Like Rogers, many Americans believe China will overtake the US both economically and politically by 2040, at the latest. So they're looking out for the next generation. At the very least it can't hurt if your child can hold her own linguistically with the mightiest world leaders of the future.

For this reason the "Chinese nanny" is now chic in New York's wealthier circles -- to the extreme annoyance of French governesses, who are finding it hard to defend their traditional dominance over Manhattan's nurseries against competition from the Far East.

Clifford Greenhouse is head of the Pavillion Agency. His firm has helped find maids and au pairs for America's richest families since 1962 and now new requests for these most sought-after of nannies are landing on his desk so fast that Greenhouse can't keep up.

"I'm desperately seeking qualified Chinese women," he says. "Bring me one and I can give her a choice of ten top families." The in-demand nannies from Beijing or Shanghai can easily earn $100,000 per year with the right references -- $60,000 more than their colleagues from Old Europe, who used to be so popular.

Not only do they need to speak fluent English and Mandarin, they also need to manage the complicated lifestyles of their young pupils. "My customers' kids are busier than most adults," says Greenhouse.

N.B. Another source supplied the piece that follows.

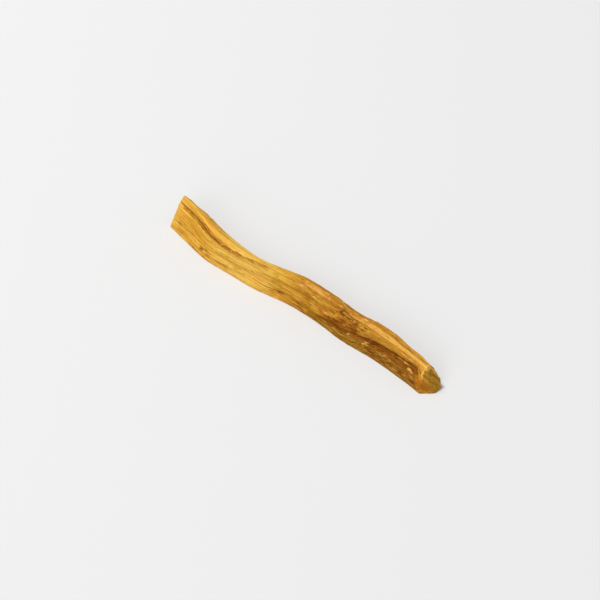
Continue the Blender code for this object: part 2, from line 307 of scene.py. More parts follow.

It took six months for Jim Rogers and Paige Parker to find a nanny. For a while only unqualified candidates from New York's Chinatown answered their ads in Chinese-American newspapers.

"Most of them come from the countryside and speak Cantonese," says Rogers. "We didn't want that." Hilton Augusta will one day have to communicate with the business elite of Shanghai, and they speak Mandarin.

Her parents brought Chinese friends to the au pair interviews to serve as a kind of language police. The idea was to keep Miss Rogers from learning the wrong sort of Chinese, and finding herself speaking undesirable slang later on.

It is evident just how seriously her parents are taking all of this when one enters their home for the first time. The au pair they eventually found, who goes by the name "Shirley" in the US, has hung Chinese tablets all over the villa -- every floor looks like a three-dimensional, walk-through language primer, where Hilton can almost casually pick up the terms for "door," "fridge," or "bookshelf."

The drill starts at breakfast. Paige Parker keeps flash cards in the kitchen. On the back, for the mother, are English spellings for "milk" (niunai) or "good morning" (zao an). Young Hilton sees Chinese script on the front. (She'll learn the English alphabet later.) "She absorbs everything, like a sponge," says her mother.

Other industries have also caught onto this trend: Toymakers now produce dolls that can say "My name is Ling" in both Chinese and English, and private schools like St. Hilda's & St. Hugh's in Manhattan have Mandarin classes for three-year-olds.

Hilton Augusta is already a big hit in Chinese restaurants when she orders food in baby Mandarin. Waiters gather round and laugh, and find it hard to believe that the young heirs to the world's lone superpower are trying to learn their language.